**Description of the task:**
Read the records below. Copy each line where the string "stands" occurs.

— START Source records —

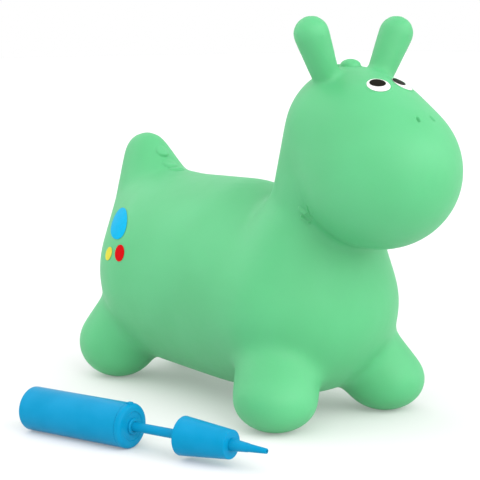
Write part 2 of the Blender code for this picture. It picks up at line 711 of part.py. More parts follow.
def pump_rod(material):
    """The hollow rod, which carries the air from the piston to the nozzle."""
    _, end = grip_heights()
    top = end - GRIP_END - SEAT_GAP
    bottom = rod_foot()
    profile = [(ROD_BORE, top), (ROD_RADIUS, top), (ROD_RADIUS, bottom), (ROD_BORE, bottom)]
    return turned("pump_rod", profile, ROD_STEPS, material)


def pump_cone_grip(material):
    """The conical grip: open at its wide rim, with a socket for the rod in its small end."""
    rim, end = grip_heights()
    slope = (GRIP_WIDE_RADIUS - GRIP_SMALL_RADIUS) / GRIP_LENGTH
    under = end - GRIP_END
    socket = ROD_RADIUS + SEAT_GAP
    socket_outer = socket + GRIP_SOCKET_WALL
    hole = SPIGOT_RADIUS + SEAT_GAP
    inner_top = GRIP_SMALL_RADIUS + slope * GRIP_END - GRIP_WALL
    profile = [
        (hole, end),
        (GRIP_SMALL_RADIUS - GRIP_EDGE, end),
        (GRIP_SMALL_RADIUS + slope * GRIP_EDGE, end - GRIP_EDGE),
        (GRIP_WIDE_RADIUS - slope * GRIP_EDGE, rim + GRIP_EDGE),
        (GRIP_WIDE_RADIUS - GRIP_EDGE / 2, rim),
        (GRIP_WIDE_RADIUS - GRIP_WALL, rim),
        (inner_top, under),
        (socket_outer, under),
        (socket_outer, under - GRIP_SOCKET_DEPTH),
        (socket, under - GRIP_SOCKET_DEPTH),
        (socket, under),
        (hole, under),
    ]
    return turned("pump_cone_grip", profile, GRIP_STEPS, material)


def pump_nozzle(material):
    """The nozzle: a spigot in the grip, then two tapers with a small step between them."""
    _, end = grip_heights()
    root = end + SEAT_GAP
    waist = root + NOZZLE_ROOT_LENGTH
    tip = waist + NOZZLE_TIP_LENGTH
    foot = end - GRIP_END + SEAT_GAP
    profile = [
        (NOZZLE_BORE, tip),
        (NOZZLE_TIP_RADIUS - NOZZLE_TIP_EDGE, tip),
        (NOZZLE_TIP_RADIUS, tip - NOZZLE_TIP_EDGE),
        (NOZZLE_WAIST_RADIUS - NOZZLE_STEP, waist),
        (NOZZLE_WAIST_RADIUS, waist),
        (NOZZLE_ROOT_RADIUS, root),
        (SPIGOT_RADIUS, root),
        (SPIGOT_RADIUS, foot),
        (NOZZLE_BORE, foot),
    ]
    return turned("pump_nozzle", profile, NOZZLE_STEPS, material)


def pump():
    """The pump's pieces, turned about +Z from the barrel's closed end to the nozzle."""
    blue = finish("pump_blue", PUMP_BLUE, SATIN)
    pale = finish("piston_white", PLUG_WHITE, SATIN)
    black = finish("seal_black", SEAL_BLACK, SOFT)
    return [
        pump_barrel(blue),
        pump_end_cap(blue),
        pump_cup_seal(black),
        pump_piston(pale),
        pump_valve_disc(black),
        pump_valve_retainer(pale),
        pump_rod(blue),
        pump_cone_grip(blue),
        pump_nozzle(blue),
    ]


def holder(name, children, place=Matrix.Identity(4)):
    """An empty that carries pieces, which keep their own local places."""
    empty = bpy.data.objects.new(name, None)
    PARTS.objects.link(empty)
    empty.matrix_world = place
    for child in children:
        child.parent = empty
    return empty


def centre_set(root):
    """Move the whole set so that its box stands centred on the origin."""
    bpy.context.view_layer.update()
    graph = bpy.context.evaluated_depsgraph_get()
    corners = []
    for obj in PARTS.objects:
        if obj.type == "MESH":
            seen = obj.evaluated_get(graph)
            corners += [seen.matrix_world @ vert.co for vert in seen.data.vertices]
    for axis in range(2):
        low = min(corner[axis] for corner in corners)
        high = max(corner[axis] for corner in corners)
        root.location[axis] -= (low + high) / 2


def build():
    """Build the animal and the pump, lay the pump down and centre the set."""
    toy = holder("animal", animal())
    lie = Matrix.Rotation(PUMP_HEADING, 4, "Z") @ Matrix.Rotation(FULL_TURN / 4, 4, "Y")
    axis = holder("pump_axis", pump(), Matrix.Translation((PUMP_X, PUMP_Y, CAP_RADIUS)) @ lie)
    centre_set(holder("set", [toy, axis]))


build()
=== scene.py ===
"""Fine surfaces, finishes and studio for the blow-up bouncy ride-on animal and its hand pump.

The animal's skin is blown over round masses, as a moulding is, then dented, embossed,
walled and pierced for its valve. The pump's pieces are turned. Everything is in metres.
"""

import json
import math

import bpy
from bpy.props import FloatProperty, FloatVectorProperty, IntProperty, PointerProperty
from bpy.types import Operator, Panel, PropertyGroup
from mathutils import Matrix, Vector, geometry


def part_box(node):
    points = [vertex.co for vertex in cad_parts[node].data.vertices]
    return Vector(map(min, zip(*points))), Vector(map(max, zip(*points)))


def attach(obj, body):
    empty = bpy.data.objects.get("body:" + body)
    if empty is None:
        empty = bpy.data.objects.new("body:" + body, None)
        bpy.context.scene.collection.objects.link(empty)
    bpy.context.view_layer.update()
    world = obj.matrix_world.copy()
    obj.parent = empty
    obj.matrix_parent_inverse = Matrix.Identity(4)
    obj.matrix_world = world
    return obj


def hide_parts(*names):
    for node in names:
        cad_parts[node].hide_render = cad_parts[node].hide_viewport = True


bl_info = {
    "name": "Bouncy Animal Set",
    "version": (1, 0, 0),
    "blender": (4, 5, 0),
    "location": "3D View > Sidebar > Bouncy Animal",
    "description": "Models and finishes a blow-up ride-on animal with its hand pump",
    "category": "Mesh",
}

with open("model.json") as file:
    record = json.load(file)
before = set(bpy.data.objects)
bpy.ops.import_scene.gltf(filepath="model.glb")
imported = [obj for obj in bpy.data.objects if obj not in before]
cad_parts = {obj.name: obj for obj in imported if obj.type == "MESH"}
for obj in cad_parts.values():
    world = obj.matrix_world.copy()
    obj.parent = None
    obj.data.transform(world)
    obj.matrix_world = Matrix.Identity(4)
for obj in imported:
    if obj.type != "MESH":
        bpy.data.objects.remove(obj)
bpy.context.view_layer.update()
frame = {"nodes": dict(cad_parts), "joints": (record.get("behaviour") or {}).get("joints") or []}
GRIP_TURN = next(joint for joint in frame["joints"] if joint["name"] == "grip_turn")

FULL_TURN = 2 * math.pi
SIDES = {-1: "right", 1: "left"}
LEFT, UP, DOWN = Vector((0, 1, 0)), Vector((0, 0, 1)), Vector((0, 0, -1))
MERGE_DISTANCE = 0.00001
SEAT_GAP = 0.0003

# Fineness of the balls, ovals, cutters and rounded edges
BALL_SEGMENTS, BALL_RINGS = 64, 40
ROUND_STEPS = 64
PRINT_CUTS = 5
ARC_STEPS = 10
EDGE_STEPS = 3

# Rounding of small edges
MOULDED_EDGE = 0.0004
SEAT_EDGE = 0.0003
PLUG_EDGE = 0.0002

# Angles in degrees past which an edge stays sharp
SKIN_CREASE, PRINT_CREASE, PUMP_CREASE, VALVE_CREASE, BEVEL_CREASE = 50, 60, 30, 35, 38

# Steps of refining round a detail: how far in the detail's radii, and how many rounds
CREST_REFINING = ((1.4, 2),)
NOSTRIL_REFINING = ((3, 2), (2, 1))
MOUTH_REFINING = ((5, 2), (2.5, 1))
RIM_REFINING = ((3, 2),)

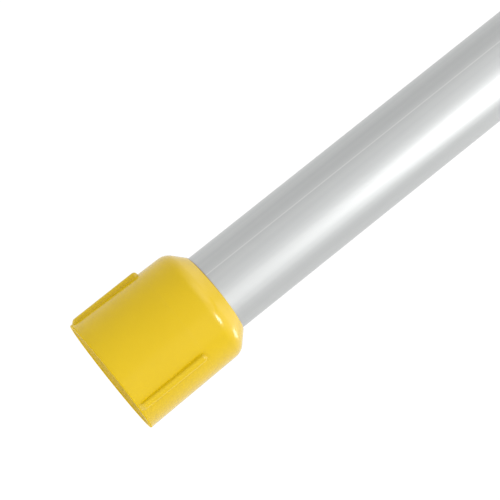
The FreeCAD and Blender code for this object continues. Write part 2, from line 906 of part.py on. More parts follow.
def mouth_fittings():
    """Split rings through eyelets tie the sock's hem to the mouth hoop."""
    count = int(value("ring_count"))
    rings, eyelets, drills = [], [], []
    for i in range(count):
        around = 360 / count * (i + 0.5)
        radial_turn = Rotation(Vector(1, 0, 0), around)
        flat = radial_turn * Rotation(Vector(1, 0, 0), 90)
        out_y, out_z = f"-sin({around} deg)", f"cos({around} deg)"
        rings.append(
            torus(
                f"split_ring_{i}",
                "ring_radius",
                "ring_wire",
                x="hoop_offset + 4.2",
                y=f"(hoop_radius + 2) * {out_y}",
                z=f"head_height + (hoop_radius + 2) * {out_z}",
                turn=flat,
            )
        )
        inner = "mouth_radius - cloth - 1.2"
        eyelets.append(
            ring(
                f"eyelet_{i}",
                "eyelet_radius",
                "eyelet_hole",
                "cloth + 1.6",
                x="eyelet_offset",
                y=f"({inner}) * {out_y}",
                z=f"head_height + ({inner}) * {out_z}",
                turn=radial_turn,
            )
        )
        drills.append(
            cylinder(
                f"hem_drill_{i}",
                "eyelet_radius + 0.02",
                8,
                x="eyelet_offset",
                y=f"(mouth_radius - 5) * {out_y}",
                z=f"head_height + (mouth_radius - 5) * {out_z}",
                turn=radial_turn,
            )
        )
    keep(group("split_rings", rings), "split_rings")
    keep(group("eyelets", eyelets), "eyelets")
    return group("hem_drills", drills)


def hoop_circle(name, along, radius):
    """A circle across the sock's centre line, which is straight and then an arc."""
    tilt = f"max({along} - droop_start; 0) / (sock_length - droop_start) * droop_angle"
    bend = "(sock_length - droop_start) / droop_angle * 180 / pi"
    circle = doc.addObject("Part::Circle", name)
    bind(circle, Radius=radius)
    place(
        circle,
        x=f"sock_start + min({along}; droop_start) + {bend} * sin({tilt} * 1 deg)",
        z=f"head_height - {bend} * (1 - cos({tilt} * 1 deg))",
        turn=ALONG_X,
    )
    circle.setExpression("Placement.Rotation.Angle", cell(f"(90 + {tilt}) * 1 deg"))
    return circle


def sock_piece(name, start, end):
    """A tapered tube of cloth between two lengths along the sock."""
    walls = []
    for wall, inset in (("outside", "0"), ("inside", "cloth")):
        circles = []
        for place_name, along in (("start", start), ("end", end)):
            taper = f"(mouth_radius - tail_radius) * ({along}) / sock_length"
            radius = f"mouth_radius - {taper} - {inset}"
            circles.append(hoop_circle(f"{name}_{wall}_{place_name}", f"({along})", radius))
        loft = doc.addObject("Part::Loft", f"{name}_{wall}")
        loft.Sections = circles
        loft.Solid = True
        loft.Ruled = True
        walls.append(loft)
    return cut(name, *walls)


def sock(drills):
    hem = sock_piece("sock_hem_plain", "0", "hem_length")
    keep(cut("sock_hem", hem, drills), "sock_hem")
    for i in range(int(value("band_count"))):
        start = f"hem_length + {i} * band_length"
        name = f"sock_band_{i + 1}"
        keep(sock_piece(name, start, f"{start} + band_length"), name)
    tail = sock_piece("tail_hem", "sock_length - tail_hem_length", "sock_length")
    keep(tail, "tail_hem")


screw_collar()
slip_washer()
foot_plug()
foot_rivets()
lower_tube()
clamp_body()
clamp_screws()
clamp_bolt()
clamp_lever()
upper_tube()
slide_bush()
head_spigot()
head_button()
spindle()
bearings()
spindle_nut()
hub()
arm_bands()
basket()
sock(mouth_fittings())

doc.recompute()

# ---------------------------------------------------------------- checks and export

for thing in doc.Objects:
    if "Invalid" in thing.State or "Error" in thing.State:
        raise RuntimeError(f"{thing.Name} did not recompute: {thing.State}")
for node in nodes:
    if node.Shape.isNull() or not node.Shape.isValid() or not node.Shape.Solids:
        raise RuntimeError(f"{node.Label} has no valid solid")

os.makedirs("parts", exist_ok=True)
for node in nodes:
    node.Shape.exportStep(f"parts/{node.Label}.step")
print(len(nodes), "sub-parts written")
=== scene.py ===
import json
import math

import bmesh
import bpy
from mathutils import Matrix, Quaternion, Vector, noise

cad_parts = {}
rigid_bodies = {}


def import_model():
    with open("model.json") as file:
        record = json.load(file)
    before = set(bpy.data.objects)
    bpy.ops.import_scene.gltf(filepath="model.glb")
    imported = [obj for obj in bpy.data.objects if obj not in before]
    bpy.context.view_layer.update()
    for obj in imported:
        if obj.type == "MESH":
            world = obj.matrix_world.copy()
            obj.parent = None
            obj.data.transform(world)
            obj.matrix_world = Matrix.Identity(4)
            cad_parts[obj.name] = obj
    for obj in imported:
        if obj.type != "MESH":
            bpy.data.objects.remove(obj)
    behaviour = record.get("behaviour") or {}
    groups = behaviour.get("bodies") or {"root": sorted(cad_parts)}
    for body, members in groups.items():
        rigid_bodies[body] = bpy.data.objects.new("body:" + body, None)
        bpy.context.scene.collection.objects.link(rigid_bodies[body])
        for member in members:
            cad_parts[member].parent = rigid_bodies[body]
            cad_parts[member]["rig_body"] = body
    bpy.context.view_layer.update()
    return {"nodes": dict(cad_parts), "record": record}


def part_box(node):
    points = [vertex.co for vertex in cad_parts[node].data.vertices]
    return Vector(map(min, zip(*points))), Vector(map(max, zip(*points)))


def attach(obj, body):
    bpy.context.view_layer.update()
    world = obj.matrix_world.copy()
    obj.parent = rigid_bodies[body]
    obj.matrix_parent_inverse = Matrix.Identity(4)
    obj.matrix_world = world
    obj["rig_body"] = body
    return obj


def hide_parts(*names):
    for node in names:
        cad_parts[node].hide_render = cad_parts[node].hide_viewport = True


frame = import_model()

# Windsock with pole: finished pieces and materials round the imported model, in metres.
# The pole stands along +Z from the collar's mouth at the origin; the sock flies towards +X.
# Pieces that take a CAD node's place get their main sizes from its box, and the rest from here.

scene = bpy.context.scene
MM = 0.001
UP = Vector((0, 0, 1))


# ---------------------------------------------------------------- shapes


def smoothstep(low, high, x):
    t = min(max((x - low) / (high - low), 0), 1)
    return t * t * (3 - 2 * t)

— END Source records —

**Solved problem:**
    """Move the whole set so that its box stands centred on the origin."""
# The pole stands along +Z from the collar's mouth at the origin; the sock flies towards +X.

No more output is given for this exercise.